Cette liberté «est l’assujettissement complet de l’individu à l’autorité de l’ensemble. […] Toutes les actions relevant de l'espace privé, tels que le libre choix de son culte ou l'expression sans entrave de ses opinions, sont surveillées et ultimement, jugées de façon arbitraire et définie par celles pratiquées par la majorité.

La liberté des modernes est

pour chacun le droit de n’être soumis qu’aux lois, de ne pouvoir ni être arrêté, ni détenu, ni mis à mort, ni maltraité d’aucune manière, par l’effet de la volonté arbitraire; […] de dire son opinion, de choisir son industrie et de l’exercer, de disposer de sa propriété, […] d’aller et de venir sans permission, […] de se réunir à d’autres, […] de professer le culte que l’on préfère […] et, enfin, c’est le droit […] d’influer sur l’administration du gouvernement.[2]

Ainsi, la différence principale entre les deux types de liberté réside dans le mécanisme de son épanouissement. L’ancienne forme prescrit une émancipation de l’entité politico-sociale au grand dam de l’autonomie humaine. Inversement, la liberté moderne renforce l’individualisme, d’où le danger qu’étant trop absorbés par notre indépendance privée, nous renoncions trop facilement à nos droits politiques[3]. De plus, bien qu’elle mette l’emphase sur notre bonheur individuel, se limiter à cet objectif n’est pas dans notre nature : nous voulons étendre nos lumières et développer nos facultés, et surtout, nous poursuivons le perfectionnement de notre destin[4]. À cet égard, la liberté politique constitue le moyen par excellence.

Donc, pour être libre de façon optimale, il suffit de combiner les deux types de liberté par l'établissement d'un système représentatif. Celui-ci procure l’avantage de décharger les individus des décisions de la sphère publique, ce qui leur laisse plus de temps pour la jouissance de leurs activités privées[5]. Toutefois, il est requis qu’une surveillance serrée du peuple sur le gouvernement ait lieu afin de se prémunir contre la négligence et la corruption.
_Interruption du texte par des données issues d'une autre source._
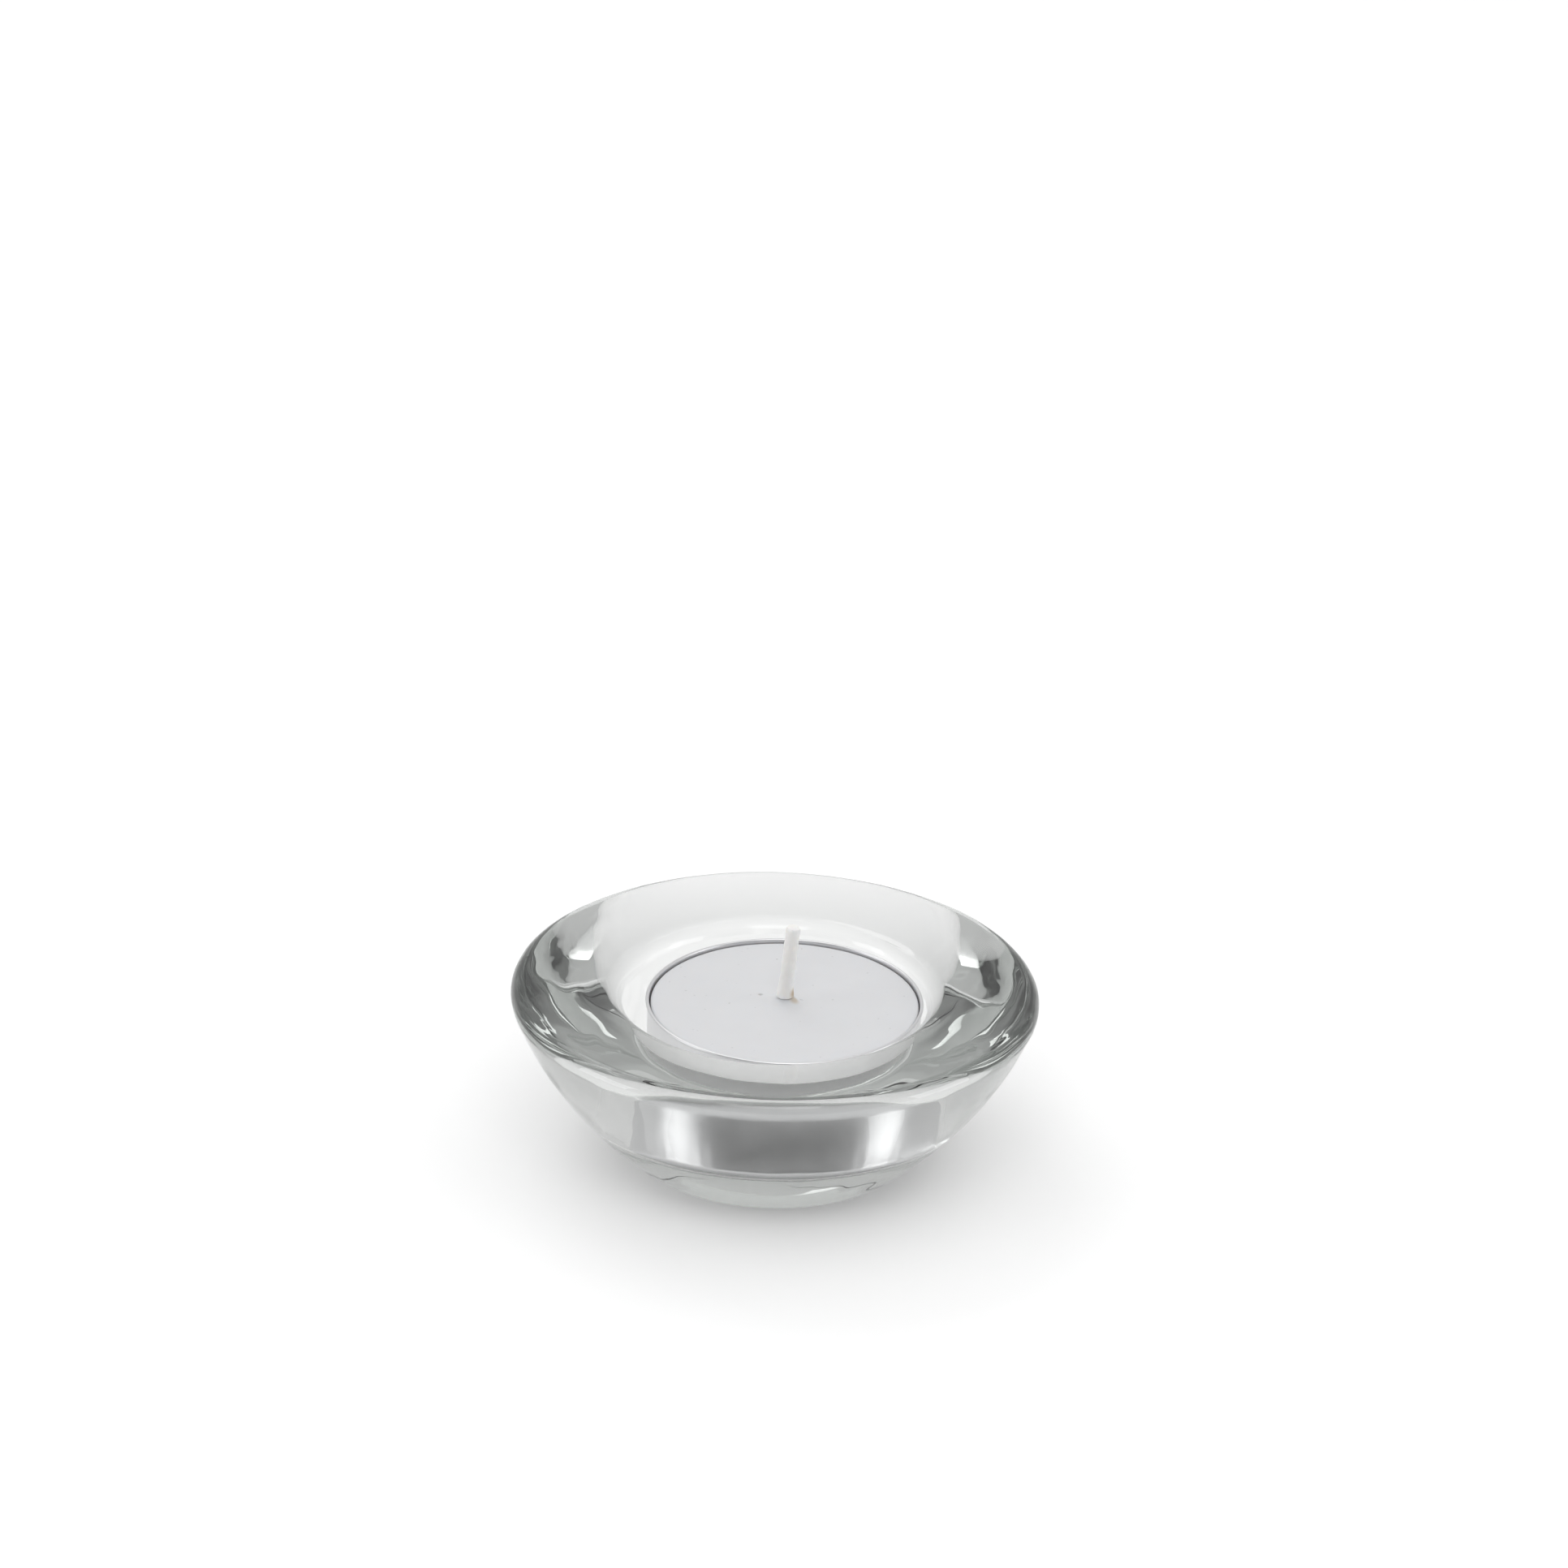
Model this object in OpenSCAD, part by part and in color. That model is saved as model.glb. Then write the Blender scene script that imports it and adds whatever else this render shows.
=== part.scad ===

Cela passe par divers mécanismes tels que des intervalles de gouvernances raisonnablement espacés, ou encore, la capacité d’écarter du pouvoir ceux qui trompent le peuple. De plus, le législateur qui n’a pour tâche de rendre la population tranquille est insuffisant en soi : «il faut que les institutions achèvent l’éducation morale des citoyens»[6].

[1] CONSTANT, Benjamin. «De la liberté des anciens comparée à celle des modernes», […], p. 594.

[2] CONSTANT, Benjamin. «De la liberté des anciens comparée à celle des modernes», […], p. 593.

[3] CONSTANT, Benjamin. «De la liberté des anciens comparée à celle des modernes», […], p. 616.

[4] CONSTANT, Benjamin. «De la liberté des anciens comparée à celle des modernes», […], p. 617.

[5] CONSTANT, Benjamin. «De la liberté des anciens comparée à celle des modernes», […], p. 615.

[6] CONSTANT, Benjamin. «De la liberté des anciens comparée à celle des modernes», […], p. 619.